The data
[Start]

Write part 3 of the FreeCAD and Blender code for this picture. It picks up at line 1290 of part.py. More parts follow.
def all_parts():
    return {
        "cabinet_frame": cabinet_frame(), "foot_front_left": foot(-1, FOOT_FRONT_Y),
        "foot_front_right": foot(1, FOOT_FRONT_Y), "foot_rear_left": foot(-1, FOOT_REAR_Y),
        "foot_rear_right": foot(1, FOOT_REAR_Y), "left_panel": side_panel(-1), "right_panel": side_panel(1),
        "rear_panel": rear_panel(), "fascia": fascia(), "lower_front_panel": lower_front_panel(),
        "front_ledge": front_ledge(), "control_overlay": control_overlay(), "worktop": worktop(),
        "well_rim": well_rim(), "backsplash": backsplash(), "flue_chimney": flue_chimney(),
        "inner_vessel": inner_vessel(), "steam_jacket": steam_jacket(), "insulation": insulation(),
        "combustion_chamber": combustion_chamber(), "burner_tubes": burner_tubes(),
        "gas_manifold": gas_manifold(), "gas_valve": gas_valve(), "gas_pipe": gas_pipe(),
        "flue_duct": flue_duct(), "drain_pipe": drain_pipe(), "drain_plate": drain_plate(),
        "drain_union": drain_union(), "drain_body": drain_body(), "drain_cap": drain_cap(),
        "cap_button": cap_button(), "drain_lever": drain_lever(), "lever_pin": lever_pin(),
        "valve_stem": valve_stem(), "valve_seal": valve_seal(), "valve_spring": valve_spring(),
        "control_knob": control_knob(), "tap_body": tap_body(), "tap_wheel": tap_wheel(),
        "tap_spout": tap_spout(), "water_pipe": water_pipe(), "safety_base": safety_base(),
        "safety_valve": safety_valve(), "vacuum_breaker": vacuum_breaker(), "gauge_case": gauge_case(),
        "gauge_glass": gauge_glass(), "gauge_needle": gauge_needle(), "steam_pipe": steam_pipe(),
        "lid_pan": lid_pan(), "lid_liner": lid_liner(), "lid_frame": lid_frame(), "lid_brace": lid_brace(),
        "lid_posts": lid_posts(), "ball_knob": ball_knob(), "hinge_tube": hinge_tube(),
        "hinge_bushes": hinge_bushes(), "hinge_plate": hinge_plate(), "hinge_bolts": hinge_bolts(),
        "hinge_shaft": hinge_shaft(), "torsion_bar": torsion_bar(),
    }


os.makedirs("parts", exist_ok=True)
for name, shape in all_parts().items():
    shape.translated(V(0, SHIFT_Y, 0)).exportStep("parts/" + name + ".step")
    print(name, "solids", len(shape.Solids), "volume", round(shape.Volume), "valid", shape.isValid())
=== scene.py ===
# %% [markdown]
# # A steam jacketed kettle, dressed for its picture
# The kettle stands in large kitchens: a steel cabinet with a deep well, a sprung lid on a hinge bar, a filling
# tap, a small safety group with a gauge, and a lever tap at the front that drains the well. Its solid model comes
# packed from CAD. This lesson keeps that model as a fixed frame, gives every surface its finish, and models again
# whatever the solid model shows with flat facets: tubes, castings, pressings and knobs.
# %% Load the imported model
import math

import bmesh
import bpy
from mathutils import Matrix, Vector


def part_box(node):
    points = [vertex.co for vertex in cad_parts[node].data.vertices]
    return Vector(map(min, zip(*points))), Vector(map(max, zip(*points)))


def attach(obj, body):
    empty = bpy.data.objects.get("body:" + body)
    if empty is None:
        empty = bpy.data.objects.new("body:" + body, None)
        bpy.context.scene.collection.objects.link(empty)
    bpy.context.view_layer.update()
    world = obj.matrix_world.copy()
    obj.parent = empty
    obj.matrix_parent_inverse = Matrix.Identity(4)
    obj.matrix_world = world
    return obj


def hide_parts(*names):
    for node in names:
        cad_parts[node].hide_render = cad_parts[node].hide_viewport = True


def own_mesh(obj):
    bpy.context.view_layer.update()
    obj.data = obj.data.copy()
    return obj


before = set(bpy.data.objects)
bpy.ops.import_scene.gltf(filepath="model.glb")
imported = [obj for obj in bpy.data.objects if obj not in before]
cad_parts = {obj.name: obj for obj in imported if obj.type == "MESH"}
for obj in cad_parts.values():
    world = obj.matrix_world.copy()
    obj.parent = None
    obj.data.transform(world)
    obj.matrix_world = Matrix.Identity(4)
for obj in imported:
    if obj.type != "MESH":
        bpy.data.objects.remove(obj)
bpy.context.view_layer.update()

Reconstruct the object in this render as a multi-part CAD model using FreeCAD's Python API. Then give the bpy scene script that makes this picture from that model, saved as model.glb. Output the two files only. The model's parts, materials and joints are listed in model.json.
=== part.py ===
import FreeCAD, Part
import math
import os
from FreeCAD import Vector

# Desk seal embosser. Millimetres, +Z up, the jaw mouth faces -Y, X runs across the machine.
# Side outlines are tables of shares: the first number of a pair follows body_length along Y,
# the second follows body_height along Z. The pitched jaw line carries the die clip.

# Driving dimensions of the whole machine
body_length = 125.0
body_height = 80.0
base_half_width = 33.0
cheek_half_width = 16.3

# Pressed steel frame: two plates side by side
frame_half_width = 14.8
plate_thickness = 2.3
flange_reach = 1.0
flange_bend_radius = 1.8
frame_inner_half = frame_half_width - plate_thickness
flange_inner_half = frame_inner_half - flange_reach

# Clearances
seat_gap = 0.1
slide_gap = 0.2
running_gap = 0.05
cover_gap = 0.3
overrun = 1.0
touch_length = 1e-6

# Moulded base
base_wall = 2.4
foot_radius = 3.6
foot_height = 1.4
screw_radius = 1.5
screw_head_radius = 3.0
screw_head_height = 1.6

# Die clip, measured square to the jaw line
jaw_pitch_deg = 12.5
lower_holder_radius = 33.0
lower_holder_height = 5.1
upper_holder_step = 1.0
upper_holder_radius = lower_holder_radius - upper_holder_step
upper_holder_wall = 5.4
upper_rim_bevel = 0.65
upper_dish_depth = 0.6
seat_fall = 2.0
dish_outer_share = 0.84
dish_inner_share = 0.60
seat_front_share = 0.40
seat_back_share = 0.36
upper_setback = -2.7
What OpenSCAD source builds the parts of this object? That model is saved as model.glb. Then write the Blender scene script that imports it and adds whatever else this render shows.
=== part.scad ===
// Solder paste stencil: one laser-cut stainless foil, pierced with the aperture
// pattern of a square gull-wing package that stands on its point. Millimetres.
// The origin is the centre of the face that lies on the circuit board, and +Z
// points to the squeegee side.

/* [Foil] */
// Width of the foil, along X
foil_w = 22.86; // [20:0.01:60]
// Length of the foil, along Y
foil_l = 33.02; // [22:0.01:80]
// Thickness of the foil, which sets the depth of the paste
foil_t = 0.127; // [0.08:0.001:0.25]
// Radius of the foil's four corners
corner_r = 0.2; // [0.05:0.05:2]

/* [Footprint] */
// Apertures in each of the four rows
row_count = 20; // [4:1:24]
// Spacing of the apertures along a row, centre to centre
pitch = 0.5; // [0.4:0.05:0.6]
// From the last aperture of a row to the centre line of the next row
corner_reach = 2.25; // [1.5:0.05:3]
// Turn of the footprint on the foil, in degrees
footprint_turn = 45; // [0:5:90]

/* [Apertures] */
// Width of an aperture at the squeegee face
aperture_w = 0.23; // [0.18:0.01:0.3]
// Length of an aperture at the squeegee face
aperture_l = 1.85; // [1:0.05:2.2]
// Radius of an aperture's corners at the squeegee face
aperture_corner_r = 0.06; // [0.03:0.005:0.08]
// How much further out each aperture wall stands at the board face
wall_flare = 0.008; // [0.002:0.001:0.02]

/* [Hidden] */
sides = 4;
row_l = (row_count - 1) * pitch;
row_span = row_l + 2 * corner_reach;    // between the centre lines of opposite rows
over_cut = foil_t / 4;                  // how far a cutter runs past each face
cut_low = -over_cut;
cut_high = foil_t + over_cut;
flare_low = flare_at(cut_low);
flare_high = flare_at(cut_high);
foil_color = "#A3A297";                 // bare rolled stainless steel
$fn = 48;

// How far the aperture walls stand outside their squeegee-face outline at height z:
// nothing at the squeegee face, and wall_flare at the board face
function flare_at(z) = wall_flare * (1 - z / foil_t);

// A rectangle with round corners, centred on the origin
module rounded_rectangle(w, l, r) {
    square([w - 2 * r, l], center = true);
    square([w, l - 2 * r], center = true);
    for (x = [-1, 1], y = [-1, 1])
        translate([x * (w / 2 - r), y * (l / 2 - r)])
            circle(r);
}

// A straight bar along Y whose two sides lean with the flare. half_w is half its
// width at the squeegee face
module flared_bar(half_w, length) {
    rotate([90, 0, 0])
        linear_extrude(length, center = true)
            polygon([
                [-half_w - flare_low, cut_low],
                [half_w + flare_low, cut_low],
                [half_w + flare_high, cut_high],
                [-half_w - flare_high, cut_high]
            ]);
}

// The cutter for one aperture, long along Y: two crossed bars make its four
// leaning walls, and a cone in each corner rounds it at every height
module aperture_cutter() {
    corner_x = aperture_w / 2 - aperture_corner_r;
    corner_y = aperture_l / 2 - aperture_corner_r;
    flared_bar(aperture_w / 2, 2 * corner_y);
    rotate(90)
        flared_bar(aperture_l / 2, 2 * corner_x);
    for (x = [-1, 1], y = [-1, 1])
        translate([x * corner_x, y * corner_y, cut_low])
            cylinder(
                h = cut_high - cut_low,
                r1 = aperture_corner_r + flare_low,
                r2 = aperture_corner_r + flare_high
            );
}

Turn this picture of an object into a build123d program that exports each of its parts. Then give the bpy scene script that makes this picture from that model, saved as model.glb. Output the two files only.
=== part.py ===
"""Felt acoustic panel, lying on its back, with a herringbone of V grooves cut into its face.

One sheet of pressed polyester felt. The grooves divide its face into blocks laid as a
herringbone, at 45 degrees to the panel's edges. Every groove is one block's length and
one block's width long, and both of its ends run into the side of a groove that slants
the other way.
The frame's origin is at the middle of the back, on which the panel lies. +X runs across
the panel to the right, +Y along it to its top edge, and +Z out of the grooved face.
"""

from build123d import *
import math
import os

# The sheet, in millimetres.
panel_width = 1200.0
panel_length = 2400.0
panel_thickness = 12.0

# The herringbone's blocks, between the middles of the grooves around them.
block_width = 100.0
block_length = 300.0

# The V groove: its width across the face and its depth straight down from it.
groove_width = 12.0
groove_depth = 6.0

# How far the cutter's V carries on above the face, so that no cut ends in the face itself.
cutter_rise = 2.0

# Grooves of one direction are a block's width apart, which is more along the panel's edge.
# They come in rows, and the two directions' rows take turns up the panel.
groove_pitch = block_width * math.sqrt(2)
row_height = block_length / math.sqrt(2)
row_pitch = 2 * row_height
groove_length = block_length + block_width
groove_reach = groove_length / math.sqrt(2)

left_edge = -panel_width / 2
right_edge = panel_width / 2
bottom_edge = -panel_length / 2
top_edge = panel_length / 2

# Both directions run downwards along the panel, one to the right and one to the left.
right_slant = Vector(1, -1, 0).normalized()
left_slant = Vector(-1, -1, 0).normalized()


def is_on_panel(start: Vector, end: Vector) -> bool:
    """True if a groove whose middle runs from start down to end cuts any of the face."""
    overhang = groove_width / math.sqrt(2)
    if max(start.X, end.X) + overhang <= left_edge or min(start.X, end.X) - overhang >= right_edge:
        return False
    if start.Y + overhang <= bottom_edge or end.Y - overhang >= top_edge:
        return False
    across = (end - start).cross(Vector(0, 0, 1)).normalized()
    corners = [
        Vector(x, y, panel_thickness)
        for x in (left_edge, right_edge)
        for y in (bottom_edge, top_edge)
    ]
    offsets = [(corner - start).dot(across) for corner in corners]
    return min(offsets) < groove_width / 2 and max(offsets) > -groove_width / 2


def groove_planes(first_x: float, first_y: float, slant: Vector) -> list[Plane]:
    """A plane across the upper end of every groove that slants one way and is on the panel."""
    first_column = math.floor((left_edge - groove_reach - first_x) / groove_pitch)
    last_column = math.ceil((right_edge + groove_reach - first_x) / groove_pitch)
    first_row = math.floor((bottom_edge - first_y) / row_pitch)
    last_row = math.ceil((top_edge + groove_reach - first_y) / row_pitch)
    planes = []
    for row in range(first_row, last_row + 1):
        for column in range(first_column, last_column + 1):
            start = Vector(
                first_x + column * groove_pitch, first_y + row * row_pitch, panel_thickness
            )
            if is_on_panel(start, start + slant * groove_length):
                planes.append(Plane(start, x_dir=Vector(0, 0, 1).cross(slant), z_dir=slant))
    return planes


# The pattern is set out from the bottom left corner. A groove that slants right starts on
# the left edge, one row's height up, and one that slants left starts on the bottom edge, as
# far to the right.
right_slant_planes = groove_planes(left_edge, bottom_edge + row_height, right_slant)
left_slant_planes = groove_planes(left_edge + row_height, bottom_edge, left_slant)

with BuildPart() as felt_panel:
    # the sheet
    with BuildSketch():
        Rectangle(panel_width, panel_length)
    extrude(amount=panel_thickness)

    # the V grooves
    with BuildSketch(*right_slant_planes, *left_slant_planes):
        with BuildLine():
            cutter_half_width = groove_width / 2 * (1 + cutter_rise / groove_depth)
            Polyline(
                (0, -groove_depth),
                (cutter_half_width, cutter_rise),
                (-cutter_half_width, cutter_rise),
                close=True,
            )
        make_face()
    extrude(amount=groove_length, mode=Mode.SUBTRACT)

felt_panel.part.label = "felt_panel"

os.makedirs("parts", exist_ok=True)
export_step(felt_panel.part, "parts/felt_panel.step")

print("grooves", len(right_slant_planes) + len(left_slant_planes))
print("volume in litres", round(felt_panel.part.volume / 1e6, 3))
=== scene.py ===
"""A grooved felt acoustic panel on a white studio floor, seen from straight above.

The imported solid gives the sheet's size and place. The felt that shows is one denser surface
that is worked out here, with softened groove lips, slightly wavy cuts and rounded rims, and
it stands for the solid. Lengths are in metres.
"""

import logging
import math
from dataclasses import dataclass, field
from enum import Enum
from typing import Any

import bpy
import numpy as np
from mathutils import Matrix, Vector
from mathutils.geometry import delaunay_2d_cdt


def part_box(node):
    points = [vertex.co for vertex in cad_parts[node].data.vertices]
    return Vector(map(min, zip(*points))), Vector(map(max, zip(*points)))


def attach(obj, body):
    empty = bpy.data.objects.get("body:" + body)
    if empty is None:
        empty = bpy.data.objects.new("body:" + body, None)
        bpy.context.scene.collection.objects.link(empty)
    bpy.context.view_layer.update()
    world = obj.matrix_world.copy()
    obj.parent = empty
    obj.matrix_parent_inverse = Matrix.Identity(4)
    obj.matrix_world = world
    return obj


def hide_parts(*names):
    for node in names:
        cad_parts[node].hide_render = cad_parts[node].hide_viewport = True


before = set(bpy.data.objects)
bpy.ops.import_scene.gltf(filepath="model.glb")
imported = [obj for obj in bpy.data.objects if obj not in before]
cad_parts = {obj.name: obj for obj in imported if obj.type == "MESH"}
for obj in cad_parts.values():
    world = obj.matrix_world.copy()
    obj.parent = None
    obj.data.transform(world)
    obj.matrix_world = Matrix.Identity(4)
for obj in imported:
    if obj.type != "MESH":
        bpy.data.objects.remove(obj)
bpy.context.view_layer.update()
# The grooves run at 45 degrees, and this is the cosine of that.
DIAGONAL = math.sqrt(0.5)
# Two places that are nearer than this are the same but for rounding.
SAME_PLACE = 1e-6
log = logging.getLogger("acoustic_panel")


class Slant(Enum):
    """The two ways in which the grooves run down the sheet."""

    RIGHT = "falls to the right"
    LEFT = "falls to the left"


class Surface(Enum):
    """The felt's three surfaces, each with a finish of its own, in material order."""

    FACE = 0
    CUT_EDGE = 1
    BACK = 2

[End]

Task objective
From the records above, print exactly the lines that run from the line with "Reconstruct the object" to the line with "from FreeCAD import Vector", inclusive.

The answer
Reconstruct the object in this render as a multi-part CAD model using FreeCAD's Python API. Then give the bpy scene script that makes this picture from that model, saved as model.glb. Output the two files only. The model's parts, materials and joints are listed in model.json.
=== part.py ===
import FreeCAD, Part
import math
import os
from FreeCAD import Vector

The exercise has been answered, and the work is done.